● **DO THIS**
Below you will find a set of lines. Repeat them all exactly.

┄┄┄┄┄┄┄┄┄┄

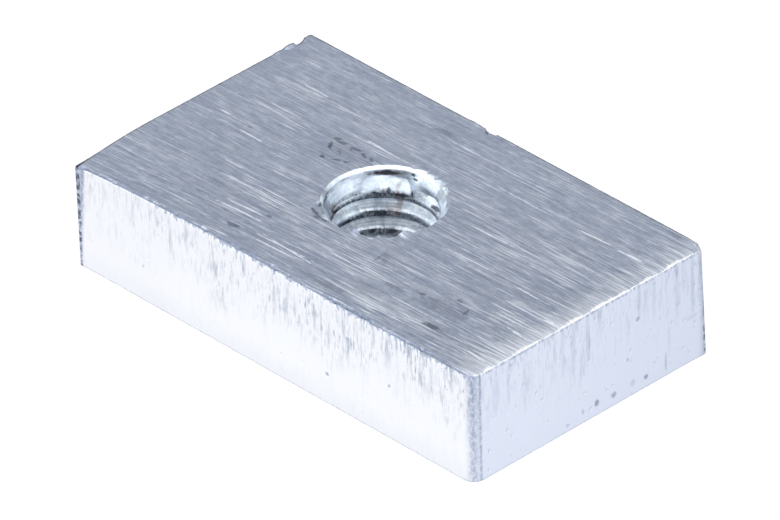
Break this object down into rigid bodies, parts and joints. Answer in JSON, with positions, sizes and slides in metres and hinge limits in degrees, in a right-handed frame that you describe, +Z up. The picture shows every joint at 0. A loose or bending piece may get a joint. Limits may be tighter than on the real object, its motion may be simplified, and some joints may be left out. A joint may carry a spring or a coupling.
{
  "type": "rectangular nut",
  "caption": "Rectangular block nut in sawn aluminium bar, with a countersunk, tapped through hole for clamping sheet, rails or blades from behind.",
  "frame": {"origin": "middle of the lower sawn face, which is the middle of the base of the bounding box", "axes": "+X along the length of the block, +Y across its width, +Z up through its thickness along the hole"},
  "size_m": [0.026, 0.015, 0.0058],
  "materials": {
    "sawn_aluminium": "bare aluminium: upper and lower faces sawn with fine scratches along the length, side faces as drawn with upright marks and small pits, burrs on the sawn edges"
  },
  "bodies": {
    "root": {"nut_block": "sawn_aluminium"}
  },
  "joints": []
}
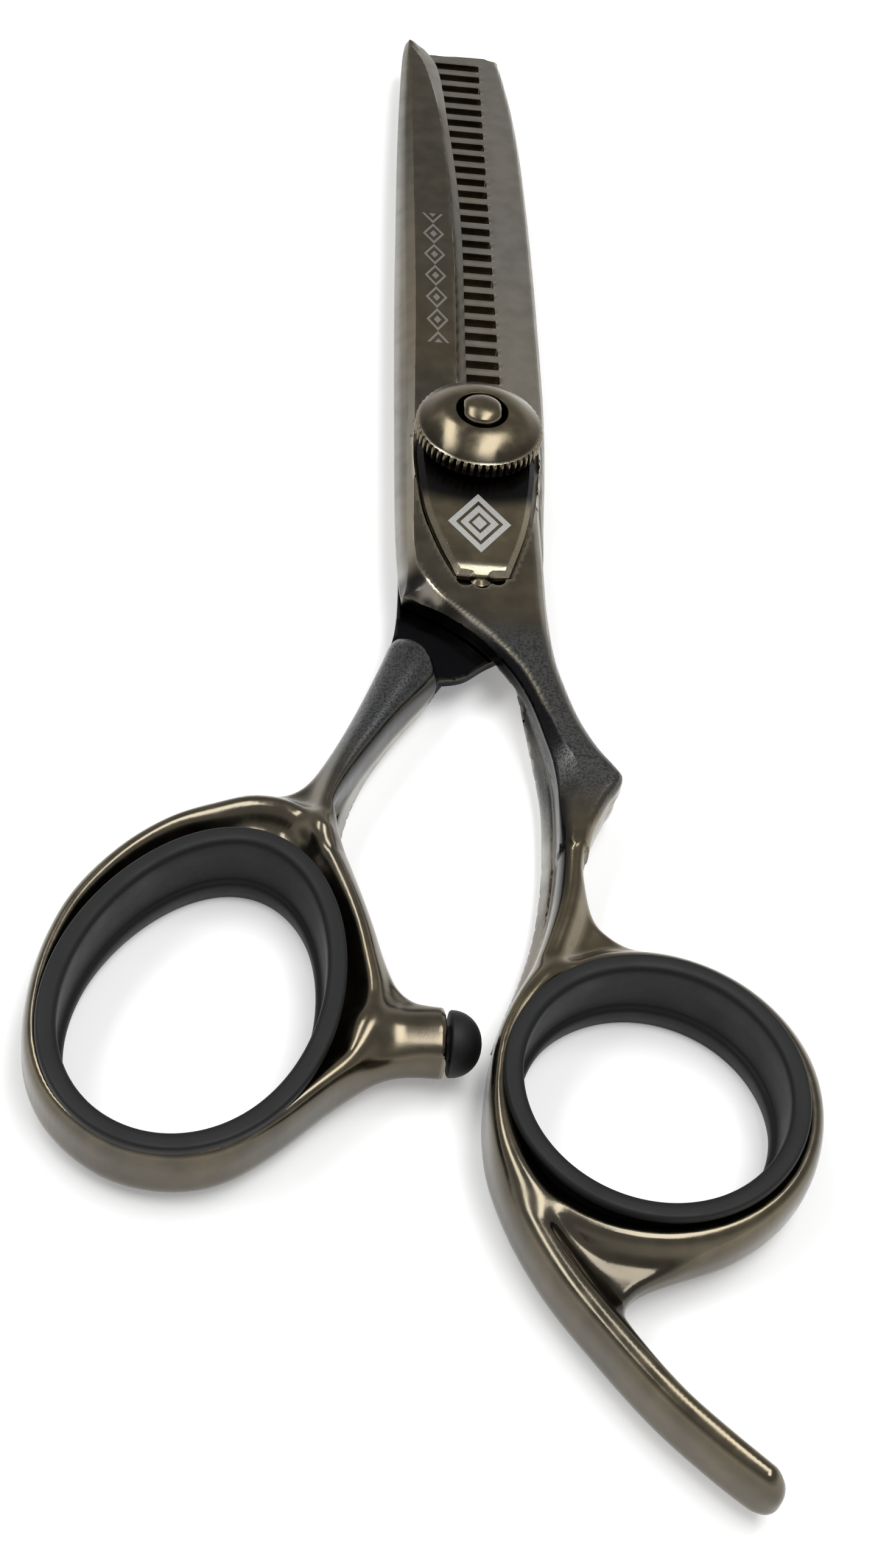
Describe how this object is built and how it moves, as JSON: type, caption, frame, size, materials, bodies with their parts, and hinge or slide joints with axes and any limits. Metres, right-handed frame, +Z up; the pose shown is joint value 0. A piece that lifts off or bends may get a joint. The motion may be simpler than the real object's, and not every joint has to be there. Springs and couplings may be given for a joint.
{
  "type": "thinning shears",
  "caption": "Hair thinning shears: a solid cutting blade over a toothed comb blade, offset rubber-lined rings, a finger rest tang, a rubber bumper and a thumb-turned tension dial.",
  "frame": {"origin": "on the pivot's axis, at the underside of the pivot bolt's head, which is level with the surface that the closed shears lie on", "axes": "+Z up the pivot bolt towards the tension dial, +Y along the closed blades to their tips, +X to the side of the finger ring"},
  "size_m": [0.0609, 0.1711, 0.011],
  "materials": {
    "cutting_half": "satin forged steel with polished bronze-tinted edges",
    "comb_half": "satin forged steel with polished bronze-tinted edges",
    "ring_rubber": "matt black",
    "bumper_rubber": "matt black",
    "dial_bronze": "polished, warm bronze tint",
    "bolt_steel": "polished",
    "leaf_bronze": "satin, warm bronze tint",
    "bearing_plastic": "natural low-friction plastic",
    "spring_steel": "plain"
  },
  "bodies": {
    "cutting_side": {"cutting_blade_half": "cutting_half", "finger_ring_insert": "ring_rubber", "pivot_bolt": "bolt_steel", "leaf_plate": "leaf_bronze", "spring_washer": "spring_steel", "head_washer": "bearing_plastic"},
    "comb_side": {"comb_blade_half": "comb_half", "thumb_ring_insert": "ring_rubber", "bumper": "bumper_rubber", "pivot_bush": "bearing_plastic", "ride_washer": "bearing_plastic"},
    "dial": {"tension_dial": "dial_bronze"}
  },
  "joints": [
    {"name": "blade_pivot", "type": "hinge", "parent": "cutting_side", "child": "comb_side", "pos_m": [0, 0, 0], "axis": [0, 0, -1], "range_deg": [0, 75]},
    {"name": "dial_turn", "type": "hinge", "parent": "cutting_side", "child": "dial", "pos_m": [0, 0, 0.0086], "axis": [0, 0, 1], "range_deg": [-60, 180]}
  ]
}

┄┄┄┄┄┄┄┄┄┄

● **SOLUTION**
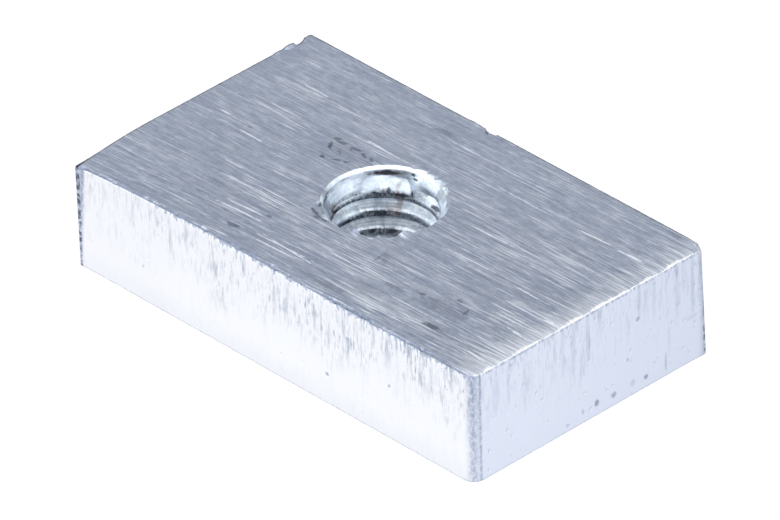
Break this object down into rigid bodies, parts and joints. Answer in JSON, with positions, sizes and slides in metres and hinge limits in degrees, in a right-handed frame that you describe, +Z up. The picture shows every joint at 0. A loose or bending piece may get a joint. Limits may be tighter than on the real object, its motion may be simplified, and some joints may be left out. A joint may carry a spring or a coupling.
{
  "type": "rectangular nut",
  "caption": "Rectangular block nut in sawn aluminium bar, with a countersunk, tapped through hole for clamping sheet, rails or blades from behind.",
  "frame": {"origin": "middle of the lower sawn face, which is the middle of the base of the bounding box", "axes": "+X along the length of the block, +Y across its width, +Z up through its thickness along the hole"},
  "size_m": [0.026, 0.015, 0.0058],
  "materials": {
    "sawn_aluminium": "bare aluminium: upper and lower faces sawn with fine scratches along the length, side faces as drawn with upright marks and small pits, burrs on the sawn edges"
  },
  "bodies": {
    "root": {"nut_block": "sawn_aluminium"}
  },
  "joints": []
}
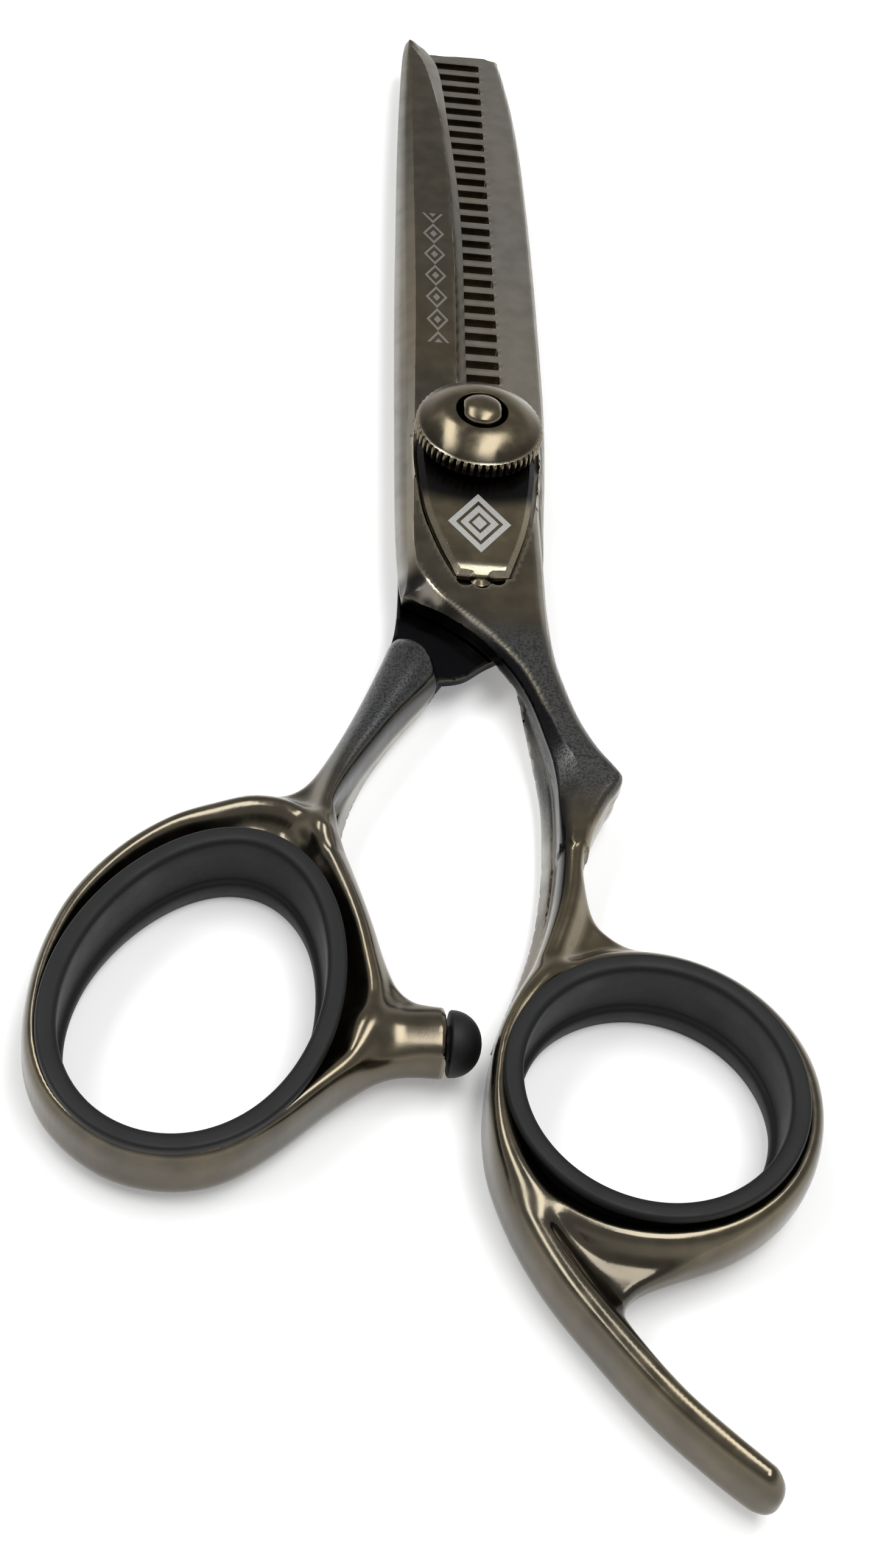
Describe how this object is built and how it moves, as JSON: type, caption, frame, size, materials, bodies with their parts, and hinge or slide joints with axes and any limits. Metres, right-handed frame, +Z up; the pose shown is joint value 0. A piece that lifts off or bends may get a joint. The motion may be simpler than the real object's, and not every joint has to be there. Springs and couplings may be given for a joint.
{
  "type": "thinning shears",
  "caption": "Hair thinning shears: a solid cutting blade over a toothed comb blade, offset rubber-lined rings, a finger rest tang, a rubber bumper and a thumb-turned tension dial.",
  "frame": {"origin": "on the pivot's axis, at the underside of the pivot bolt's head, which is level with the surface that the closed shears lie on", "axes": "+Z up the pivot bolt towards the tension dial, +Y along the closed blades to their tips, +X to the side of the finger ring"},
  "size_m": [0.0609, 0.1711, 0.011],
  "materials": {
    "cutting_half": "satin forged steel with polished bronze-tinted edges",
    "comb_half": "satin forged steel with polished bronze-tinted edges",
    "ring_rubber": "matt black",
    "bumper_rubber": "matt black",
    "dial_bronze": "polished, warm bronze tint",
    "bolt_steel": "polished",
    "leaf_bronze": "satin, warm bronze tint",
    "bearing_plastic": "natural low-friction plastic",
    "spring_steel": "plain"
  },
  "bodies": {
    "cutting_side": {"cutting_blade_half": "cutting_half", "finger_ring_insert": "ring_rubber", "pivot_bolt": "bolt_steel", "leaf_plate": "leaf_bronze", "spring_washer": "spring_steel", "head_washer": "bearing_plastic"},
    "comb_side": {"comb_blade_half": "comb_half", "thumb_ring_insert": "ring_rubber", "bumper": "bumper_rubber", "pivot_bush": "bearing_plastic", "ride_washer": "bearing_plastic"},
    "dial": {"tension_dial": "dial_bronze"}
  },
  "joints": [
    {"name": "blade_pivot", "type": "hinge", "parent": "cutting_side", "child": "comb_side", "pos_m": [0, 0, 0], "axis": [0, 0, -1], "range_deg": [0, 75]},
    {"name": "dial_turn", "type": "hinge", "parent": "cutting_side", "child": "dial", "pos_m": [0, 0, 0.0086], "axis": [0, 0, 1], "range_deg": [-60, 180]}
  ]
}